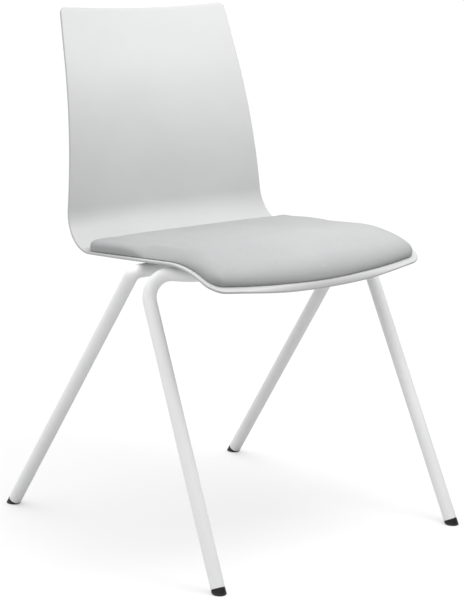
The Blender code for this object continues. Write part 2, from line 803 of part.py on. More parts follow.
def build():
    clear_scene()
    front_leg_tube()
    rear_leg_tube()
    pockets = []
    pad_holes = []
    for side_name, side in (("right", -1), ("left", 1)):
        glide(f"glide_front_{side_name}", FRONT_FOOT, FRONT_LEG_RISE, FRONT_GLIDE_LENGTH, side)
        glide(f"glide_rear_{side_name}", REAR_FOOT, REAR_LEG_RISE, REAR_GLIDE_LENGTH, side)
        seat_rail(f"seat_rail_{side_name}", side)
        for end, y, pad_y in (("front", SCREW_FRONT_Y, PAD_SCREW_FRONT_Y),
                              ("rear", SCREW_REAR_Y, PAD_SCREW_REAR_Y)):
            place = f"{end}_{side_name}"
            x = RAIL_X * side
            shell_screw(f"shell_screw_{place}", x, y)
            washer(f"screw_washer_{place}", x, y)
            thread_insert(f"thread_insert_{place}", x, y)
            pockets.append(insert_pocket(f"insert_pocket_{place}_cut", x, y))
            x = PAD_SCREW_X * side
            pad_screw(f"pad_screw_{place}", x, pad_y)
            pad_holes.append(pad_screw_hole(f"pad_hole_{place}_cut", x, pad_y))
        stacking_bumper(f"stacking_bumper_front_{side_name}", BUMPER_X * side, FRONT_RUN_Y,
                        FRONT_RUN_Z)
        stacking_bumper(f"stacking_bumper_rear_{side_name}", BUMPER_X * side, rear_run_y(),
                        REAR_RUN_Z)
    seat_shell(pockets + pad_holes)
    pad_board(pad_holes)
    pad_foam()
    pad_cover()


build()
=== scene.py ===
import math

import bmesh
import bpy
import numpy as np
from mathutils import Matrix, Vector

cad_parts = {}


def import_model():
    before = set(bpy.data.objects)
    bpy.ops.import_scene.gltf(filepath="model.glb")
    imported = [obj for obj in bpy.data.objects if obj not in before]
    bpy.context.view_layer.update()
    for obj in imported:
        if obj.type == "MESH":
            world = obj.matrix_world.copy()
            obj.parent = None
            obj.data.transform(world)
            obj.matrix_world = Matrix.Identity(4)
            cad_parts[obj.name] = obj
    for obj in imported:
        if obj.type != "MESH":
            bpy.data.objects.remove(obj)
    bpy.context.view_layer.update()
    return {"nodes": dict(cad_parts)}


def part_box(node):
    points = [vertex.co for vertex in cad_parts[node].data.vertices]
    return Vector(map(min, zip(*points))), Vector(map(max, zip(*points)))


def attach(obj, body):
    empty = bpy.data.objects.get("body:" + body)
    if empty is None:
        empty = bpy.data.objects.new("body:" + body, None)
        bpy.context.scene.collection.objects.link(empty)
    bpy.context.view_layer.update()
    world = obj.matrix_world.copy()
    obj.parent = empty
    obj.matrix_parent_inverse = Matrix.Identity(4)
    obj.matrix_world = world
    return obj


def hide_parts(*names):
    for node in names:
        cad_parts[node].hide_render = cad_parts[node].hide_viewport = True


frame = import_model()

# Looks of the stacking chair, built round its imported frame: metres, +Z up, the sitter faces -Y.
# The driving dimensions below are the design's own, so that each fine surface lies on its solid.

GAP = 0.0003
LAYER_GAP = 0.0006
CURVED_GAP = 0.0014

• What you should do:
Look through the material above and print exactly the lines from the one containing "seat_shell(pockets + pad_holes)" to the one containing "bpy.data.objects.remove(obj)", both included, and nothing more.

• Solution to the problem:
    seat_shell(pockets + pad_holes)
    pad_board(pad_holes)
    pad_foam()
    pad_cover()


build()
=== scene.py ===
import math

import bmesh
import bpy
import numpy as np
from mathutils import Matrix, Vector

cad_parts = {}


def import_model():
    before = set(bpy.data.objects)
    bpy.ops.import_scene.gltf(filepath="model.glb")
    imported = [obj for obj in bpy.data.objects if obj not in before]
    bpy.context.view_layer.update()
    for obj in imported:
        if obj.type == "MESH":
            world = obj.matrix_world.copy()
            obj.parent = None
            obj.data.transform(world)
            obj.matrix_world = Matrix.Identity(4)
            cad_parts[obj.name] = obj
    for obj in imported:
        if obj.type != "MESH":
            bpy.data.objects.remove(obj)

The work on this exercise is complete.